Galaxy | Tool Preview

EBI SCXA Data Retrieval (version v0.0.2+galaxy2)
EBI Single Cell Atlas accession for the experiment that you want to retrieve.
Raw filtered counts or (non-filtered) TPMs

Gene expression analysis in single cells across species and biological conditions

Single Cell Expression Atlas supports research in single cell transcriptomics. The Atlas annotates publicly available single cell RNA-Seq experiments with ontology identifiers and re-analyses them using standardised pipelines available through iRAP, our RNA-Seq analysis toolkit. The browser enables visualisation of clusters of cells, their annotations and supports searches for gene expression within and across studies.

For more information check https://www.ebi.ac.uk/gxa/sc/home

EBI SCXA Data Retrieval

The data retrieval tool presented here allows the user to retrieve expression matrices and metadata for any public experiment available at EBI Single Cell Expression Atlas.

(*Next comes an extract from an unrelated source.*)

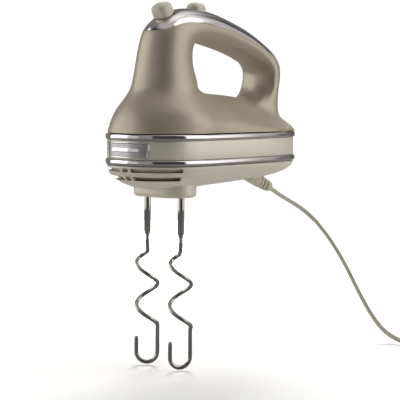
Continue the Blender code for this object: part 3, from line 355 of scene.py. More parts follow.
def boolean(item, cutter, operation):
    """Add an exact Boolean modifier, to be applied later."""
    mod = item.modifiers.new(cutter.name, "BOOLEAN")
    mod.operation = operation
    mod.solver = "EXACT"
    mod.object = cutter


def applied(item, sharp=35.0):
    """Apply an object's modifiers, tidy the normals and drop the tools that they used."""
    tools = {m.object for m in item.modifiers if m.type == "BOOLEAN"}
    bpy.context.view_layer.update()
    graph = bpy.context.evaluated_depsgraph_get()
    mesh = bpy.data.meshes.new_from_object(item.evaluated_get(graph), depsgraph=graph)
    item.modifiers.clear()
    item.data = mesh
    smooth(mesh, sharp)
    for each in tools:
        bpy.data.objects.remove(each, do_unlink=True)
    return item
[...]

To use it, simply set the accession for the desired experiment and choose the type of matrix that you want to download:

Raw filtered counts:
 This should be the default choice for running clustering and another analysis methods where you will introduce scaling and normalization of the data. The filtering is based on the quality control applied by iRAP prior to pseudo-alignment and quantification.
TPMs:TPM stands for Transcripts Per Kilobase Million, and as the name implies, this has been already normalized/scaled. You should keep this in mind when using this data on methods that will try to normalise data as part of their procedure. Due to technical particularities in the current Atlas SC pipeline, TPMs available here are not filtered. Note: droplet databases won't have TPM data

Outputs will be:

Matrix (txt):Contains the expression values for genes (rows) and samples/runs/cells (columns), in either raw filtered counts or filtered tpms depending on the choice made. This text file is formatted as a Matrix Market file, and as such it is accompanied by separate files for the gene identifiers and the samples/runs/cells identifiers.
Genes (tsv):Identifiers (column repeated) for the genes present in the matrix of expression, in the same order as the matrix rows.
Barcodes (tsv):Identifiers for the cells, samples or runs of the data matrix. The file is ordered to match the columns of the matrix.
Experiment Design file (tsv):
 Contains metadata for the different cells/samples/runs of the experiment. Please note that this file is generated before the filtering step, and while not often, it might be the case that it contains more cells/samples/runs than the matrix.